- [Problem to solve]
Every line must be returned precisely as it is written.

- [Material]
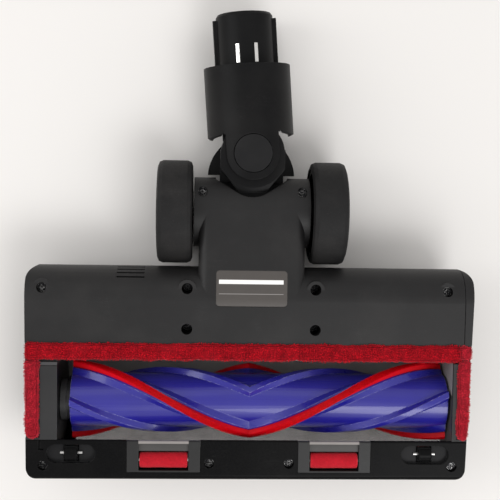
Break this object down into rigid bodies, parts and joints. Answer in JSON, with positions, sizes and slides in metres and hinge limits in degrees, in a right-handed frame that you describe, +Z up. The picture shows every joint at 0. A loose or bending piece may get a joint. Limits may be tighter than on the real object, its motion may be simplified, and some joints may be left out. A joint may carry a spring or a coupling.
{
  "type": "vacuum carpet brush",
  "caption": "Motorised vacuum floor head with a helical brush bar, plush edge strips, rear wheels and a swivelling, tilting neck that ends in a wand spigot.",
  "frame": {"origin": "centre of the footprint on the table, as the head lies on its back with the sole up", "axes": "+X across the head towards the removable end cap, +Y from the brush to the wand, +Z up through the sole"},
  "size_m": [0.2526, 0.266, 0.0592],
  "materials": {
    "black_shell": "fine-grained black ABS, satin",
    "black_gloss": "smooth black ABS, half gloss",
    "grey_cover": "dark grey satin plastic",
    "smoke_window": "clear smoke-tinted plastic",
    "red_plush": "short dense pile",
    "blue_bar": "deep blue, glossy",
    "red_bristle": "dense nylon filament row",
    "red_roller": "flocked roller",
    "black_tyre": "soft rubber, matt",
    "black_rubber": "toothed belt rubber",
    "steel": "plain steel",
    "contact_metal": "plated spring contact",
    "board_green": "circuit board",
    "rating_grey": "bare printed plate",
    "duct_grey": "inner duct moulding",
    "bearing_brass": "sintered bearing bush"
  },
  "bodies": {
    "head": {"bottom_shell": "black_shell", "top_shell": "black_shell", "brush_window": "smoke_window", "front_strip": "black_gloss", "drive_cover": "grey_cover", "air_duct": "duct_grey", "motor_can": "steel", "drive_belt": "black_rubber", "control_board": "board_green", "rear_plush": "red_plush", "left_plush": "red_plush", "rating_plate": "rating_grey", "roller_bracket_left": "grey_cover", "roller_bracket_right": "grey_cover", "roller_pins": "steel", "glide_pins": "steel", "wheel_axle_left": "steel", "wheel_axle_right": "steel", "rear_corner_screws": "steel", "deep_screws": "steel", "strip_screws": "steel", "arm_screws": "steel"},
    "right_cap": {"end_cap": "black_shell", "end_bearing": "bearing_brass", "cap_plush": "red_plush"},
    "lock": {"coin_lock": "grey_cover"},
    "brush": {"brush_bar": "blue_bar", "bristle_strip_a": "red_bristle", "bristle_strip_b": "red_bristle"},
    "hub": {"drive_hub": "black_gloss"},
    "rotor": {"motor_rotor": "steel"},
    "left_roller": {"roller_left": "red_roller"},
    "right_roller": {"roller_right": "red_roller"},
    "left_glide_wheel": {"glide_wheel_left": "black_gloss"},
    "right_glide_wheel": {"glide_wheel_right": "black_gloss"},
    "left_wheel": {"wheel_hub_left": "black_gloss", "wheel_tyre_left": "black_tyre"},
    "right_wheel": {"wheel_hub_right": "black_gloss", "wheel_tyre_right": "black_tyre"},
    "knuckle": {"knuckle_plate_shell": "black_shell", "knuckle_hood_shell": "black_shell"},
    "neck": {"collar": "black_shell", "pivot_cap_upper": "black_shell", "pivot_cap_lower": "black_shell", "spigot": "black_shell", "contact_springs": "contact_metal"}
  },
  "joints": [
    {"name": "end_cap_slide", "type": "slide", "parent": "head", "child": "right_cap", "axis": [1, 0, 0], "range_m": [0, 0.22]},
    {"name": "coin_lock_turn", "type": "hinge", "parent": "right_cap", "child": "lock", "pos_m": [0.125, -0.044, 0.034], "axis": [1, 0, 0], "range_deg": [0, 90]},
    {"name": "brush_spin", "type": "hinge", "parent": "right_cap", "child": "brush", "pos_m": [0, -0.091, 0.035], "axis": [1, 0, 0], "continuous": true},
    {"name": "hub_spin", "type": "hinge", "parent": "head", "child": "hub", "pos_m": [-0.115, -0.091, 0.035], "axis": [1, 0, 0], "continuous": true},
    {"name": "rotor_spin", "type": "hinge", "parent": "head", "child": "rotor", "pos_m": [-0.12, -0.0385, 0.037], "axis": [1, 0, 0], "continuous": true},
    {"name": "left_roller_spin", "type": "hinge", "parent": "head", "child": "left_roller", "pos_m": [-0.0483, -0.1219, 0.052], "axis": [1, 0, 0], "continuous": true},
    {"name": "right_roller_spin", "type": "hinge", "parent": "head", "child": "right_roller", "pos_m": [0.0483, -0.1219, 0.052], "axis": [1, 0, 0], "continuous": true},
    {"name": "left_glide_spin", "type": "hinge", "parent": "head", "child": "left_glide_wheel", "pos_m": [-0.1002, -0.118, 0.052], "axis": [1, 0, 0], "continuous": true},
    {"name": "right_glide_spin", "type": "hinge", "parent": "head", "child": "right_glide_wheel", "pos_m": [0.1002, -0.118, 0.052], "axis": [1, 0, 0], "continuous": true},
    {"name": "left_wheel_spin", "type": "hinge", "parent": "head", "child": "left_wheel", "pos_m": [-0.0439, 0.018, 0.0296], "axis": [1, 0, 0], "continuous": true},
    {"name": "right_wheel_spin", "type": "hinge", "parent": "head", "child": "right_wheel", "pos_m": [0.0439, 0.018, 0.0296], "axis": [1, 0, 0], "continuous": true},
    {"name": "neck_pitch", "type": "hinge", "parent": "head", "child": "knuckle", "pos_m": [0, 0.018, 0.0296], "axis": [-1, 0, 0], "range_deg": [0, 85]},
    {"name": "neck_yaw", "type": "hinge", "parent": "knuckle", "child": "neck", "pos_m": [0, 0.052, 0.0252], "axis": [0, 0, 1], "range_deg": [-49.2, 40.8]}
  ],
  "couplings": [
    {"joint": "hub_spin", "follows": "brush_spin", "ratio": 1},
    {"joint": "rotor_spin", "follows": "brush_spin", "ratio": 2.75}
  ]
}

- [Result of the exercise]
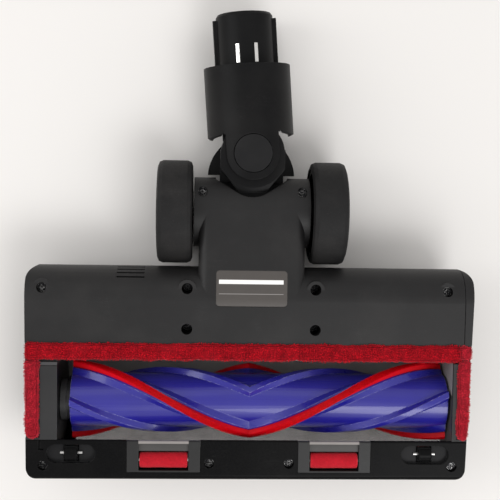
Break this object down into rigid bodies, parts and joints. Answer in JSON, with positions, sizes and slides in metres and hinge limits in degrees, in a right-handed frame that you describe, +Z up. The picture shows every joint at 0. A loose or bending piece may get a joint. Limits may be tighter than on the real object, its motion may be simplified, and some joints may be left out. A joint may carry a spring or a coupling.
{
  "type": "vacuum carpet brush",
  "caption": "Motorised vacuum floor head with a helical brush bar, plush edge strips, rear wheels and a swivelling, tilting neck that ends in a wand spigot.",
  "frame": {"origin": "centre of the footprint on the table, as the head lies on its back with the sole up", "axes": "+X across the head towards the removable end cap, +Y from the brush to the wand, +Z up through the sole"},
  "size_m": [0.2526, 0.266, 0.0592],
  "materials": {
    "black_shell": "fine-grained black ABS, satin",
    "black_gloss": "smooth black ABS, half gloss",
    "grey_cover": "dark grey satin plastic",
    "smoke_window": "clear smoke-tinted plastic",
    "red_plush": "short dense pile",
    "blue_bar": "deep blue, glossy",
    "red_bristle": "dense nylon filament row",
    "red_roller": "flocked roller",
    "black_tyre": "soft rubber, matt",
    "black_rubber": "toothed belt rubber",
    "steel": "plain steel",
    "contact_metal": "plated spring contact",
    "board_green": "circuit board",
    "rating_grey": "bare printed plate",
    "duct_grey": "inner duct moulding",
    "bearing_brass": "sintered bearing bush"
  },
  "bodies": {
    "head": {"bottom_shell": "black_shell", "top_shell": "black_shell", "brush_window": "smoke_window", "front_strip": "black_gloss", "drive_cover": "grey_cover", "air_duct": "duct_grey", "motor_can": "steel", "drive_belt": "black_rubber", "control_board": "board_green", "rear_plush": "red_plush", "left_plush": "red_plush", "rating_plate": "rating_grey", "roller_bracket_left": "grey_cover", "roller_bracket_right": "grey_cover", "roller_pins": "steel", "glide_pins": "steel", "wheel_axle_left": "steel", "wheel_axle_right": "steel", "rear_corner_screws": "steel", "deep_screws": "steel", "strip_screws": "steel", "arm_screws": "steel"},
    "right_cap": {"end_cap": "black_shell", "end_bearing": "bearing_brass", "cap_plush": "red_plush"},
    "lock": {"coin_lock": "grey_cover"},
    "brush": {"brush_bar": "blue_bar", "bristle_strip_a": "red_bristle", "bristle_strip_b": "red_bristle"},
    "hub": {"drive_hub": "black_gloss"},
    "rotor": {"motor_rotor": "steel"},
    "left_roller": {"roller_left": "red_roller"},
    "right_roller": {"roller_right": "red_roller"},
    "left_glide_wheel": {"glide_wheel_left": "black_gloss"},
    "right_glide_wheel": {"glide_wheel_right": "black_gloss"},
    "left_wheel": {"wheel_hub_left": "black_gloss", "wheel_tyre_left": "black_tyre"},
    "right_wheel": {"wheel_hub_right": "black_gloss", "wheel_tyre_right": "black_tyre"},
    "knuckle": {"knuckle_plate_shell": "black_shell", "knuckle_hood_shell": "black_shell"},
    "neck": {"collar": "black_shell", "pivot_cap_upper": "black_shell", "pivot_cap_lower": "black_shell", "spigot": "black_shell", "contact_springs": "contact_metal"}
  },
  "joints": [
    {"name": "end_cap_slide", "type": "slide", "parent": "head", "child": "right_cap", "axis": [1, 0, 0], "range_m": [0, 0.22]},
    {"name": "coin_lock_turn", "type": "hinge", "parent": "right_cap", "child": "lock", "pos_m": [0.125, -0.044, 0.034], "axis": [1, 0, 0], "range_deg": [0, 90]},
    {"name": "brush_spin", "type": "hinge", "parent": "right_cap", "child": "brush", "pos_m": [0, -0.091, 0.035], "axis": [1, 0, 0], "continuous": true},
    {"name": "hub_spin", "type": "hinge", "parent": "head", "child": "hub", "pos_m": [-0.115, -0.091, 0.035], "axis": [1, 0, 0], "continuous": true},
    {"name": "rotor_spin", "type": "hinge", "parent": "head", "child": "rotor", "pos_m": [-0.12, -0.0385, 0.037], "axis": [1, 0, 0], "continuous": true},
    {"name": "left_roller_spin", "type": "hinge", "parent": "head", "child": "left_roller", "pos_m": [-0.0483, -0.1219, 0.052], "axis": [1, 0, 0], "continuous": true},
    {"name": "right_roller_spin", "type": "hinge", "parent": "head", "child": "right_roller", "pos_m": [0.0483, -0.1219, 0.052], "axis": [1, 0, 0], "continuous": true},
    {"name": "left_glide_spin", "type": "hinge", "parent": "head", "child": "left_glide_wheel", "pos_m": [-0.1002, -0.118, 0.052], "axis": [1, 0, 0], "continuous": true},
    {"name": "right_glide_spin", "type": "hinge", "parent": "head", "child": "right_glide_wheel", "pos_m": [0.1002, -0.118, 0.052], "axis": [1, 0, 0], "continuous": true},
    {"name": "left_wheel_spin", "type": "hinge", "parent": "head", "child": "left_wheel", "pos_m": [-0.0439, 0.018, 0.0296], "axis": [1, 0, 0], "continuous": true},
    {"name": "right_wheel_spin", "type": "hinge", "parent": "head", "child": "right_wheel", "pos_m": [0.0439, 0.018, 0.0296], "axis": [1, 0, 0], "continuous": true},
    {"name": "neck_pitch", "type": "hinge", "parent": "head", "child": "knuckle", "pos_m": [0, 0.018, 0.0296], "axis": [-1, 0, 0], "range_deg": [0, 85]},
    {"name": "neck_yaw", "type": "hinge", "parent": "knuckle", "child": "neck", "pos_m": [0, 0.052, 0.0252], "axis": [0, 0, 1], "range_deg": [-49.2, 40.8]}
  ],
  "couplings": [
    {"joint": "hub_spin", "follows": "brush_spin", "ratio": 1},
    {"joint": "rotor_spin", "follows": "brush_spin", "ratio": 2.75}
  ]
}